Some universities will specify a word count all students will need to adhere to. You will typically find these in the description of the PhD listing. If they haven’t stated a word count limit, you should contact the potential supervisor to clarify whether there are any requirements. If not, aim for 1500 to 3500 words (3 to 7 pages).
How to Write a PhD Research Proposal
Your title should indicate clearly what your research question is. It needs to be simple and to the point; if the reader needs to read further into your proposal to understand your question, your working title isn’t clear enough.
Directly below your title, state the topic your research question relates to. Whether you include this information at the top of your proposal or insert a dedicated title page is your choice and will come down to personal preference.
If your research proposal is over 2000 words, consider providing an abstract. Your abstract should summarise your question, why it’s important to your field and how you intend to answer it; in other words, explain your research context.
Only include crucial information in this section – 250 words should be sufficient to get across your main points.
3. Background & Rationale
First, specify which subject area your research problem falls in. This will help set the context of your study and will help the reader anticipate the direction of your proposed research.
Following this, include a literature review. A literature review summarises the existing knowledge which surrounds your research topic. This should include a discussion of the theories, models and bodies of text which directly relate to your research problem. As well as discussing the information available, discuss those which aren’t. In other words, identify what the current gaps in knowledge are and discuss how this will influence your research. Your aim here is to convince the potential supervisor and funding providers of why your intended research is worth investing time and money into.
Last, discuss the key debates and developments currently at the centre of your research area.
4. Research Aims & Objectives
Identify the aims and objectives of your research. The aims are the problems your project intends to solve; the objectives are the measurable steps and outcomes required to achieve the aim.
In outlining your aims and objectives, you will need to explain why your proposed research is worth exploring. Consider these aspects:
- Will your research solve a problem?
- Will your research address a current gap in knowledge?
- Will your research have any social or practical benefits?
If you fail to address the above questions, it’s unlikely they will accept your proposal – all PhD research projects must show originality and value to be considered.
5. Research Design and Methodology
The following structure is recommended when discussing your research design:
- Sample/Population – Discuss your sample size, target populations, specimen types etc.
- Methods – What research methods have you considered, how did you evaluate them and how did you decide on your chosen one?
- Data Collection – How are you going to collect and validate your data? Are there any limitations?
- Data Analysis – How are you going to interpret your results and obtain a meaningful conclusion from them?
- Ethical Considerations – Are there any potential implications associated with your research approach? This could either be to research participants or to your field as a whole on the outcome of your findings (i.e. if you’re researching a particularly controversial area). How are you going to monitor for these implications and what types of preventive steps will you need to put into place?

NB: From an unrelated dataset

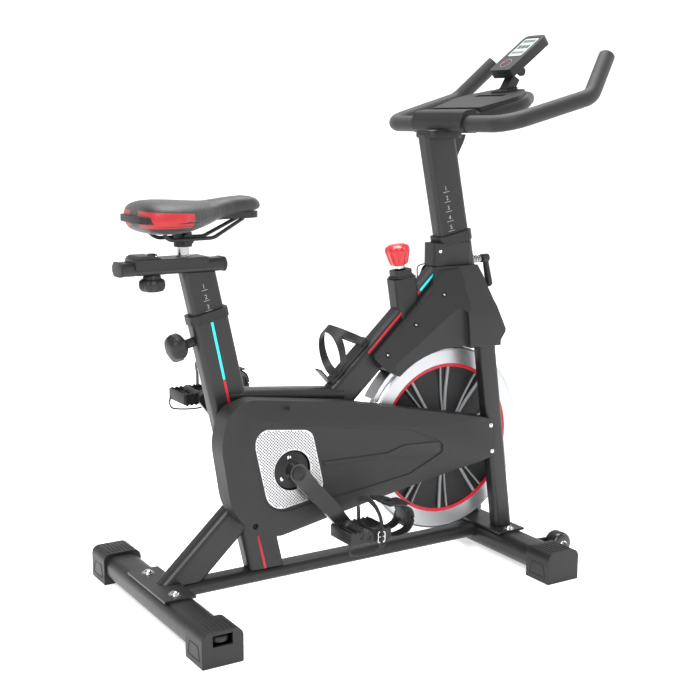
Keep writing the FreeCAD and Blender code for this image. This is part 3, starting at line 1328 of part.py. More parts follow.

Outline the various stages of your research project and provide an approximate timeline for each stage. This should include key milestones such as your literature review, collecting and analysing data, writing up your thesis and sitting your viva. You could summarise your research plan as a Gantt chart similar to the below:
Plagiarism is taken seriously across all academic levels, but even more so for doctorates. Therefore, ensure you reference the existing literature you have used in writing your PhD proposal. Besides this, try to adopt the same referencing style as the University you’re applying to uses. You can easily find this information in the PhD Thesis formatting guidelines published on the University’s website.
Questions & Answers
Here are answers to some of the most common questions we’re asked about the Research Proposal:
Can You Change a Research Proposal?
Yes, your PhD research proposal outlines the start of your project only. It’s well accepted that the direction of your research will develop with time, therefore, you can revise it at later dates.
Can the Potential Supervisor Review My Draft Proposal?
Whether the potential supervisor will review your draft will depend on the individual. However, it is highly advisable that you at least attempt to discuss your draft with them. Even if they can’t review it, they may provide you with useful information regarding their department’s expertise which could help shape your PhD proposal. For example, you may amend your methodology should you come to learn that their laboratory is better equipped for an alternative method.
How Should I Structure and Format My Proposal?
Ensure you follow the same order as the headings given above. This is the most logical structure and will be the order your proposed supervisor will expect.
Most universities don’t provide formatting requirements for research proposals on the basis that they are a supporting document only, however, we recommend that you follow the same format they require for their PhD thesis submissions. This will give your reader familiarity and their guidelines should be readily available on their website.
Last, try to have someone within the same academic field or discipline area to review your proposal. The key is to confirm that they understand the importance of your work and how you intend to execute it. If they don’t, it’s likely a sign you need to rewrite some of your sections to be more coherent.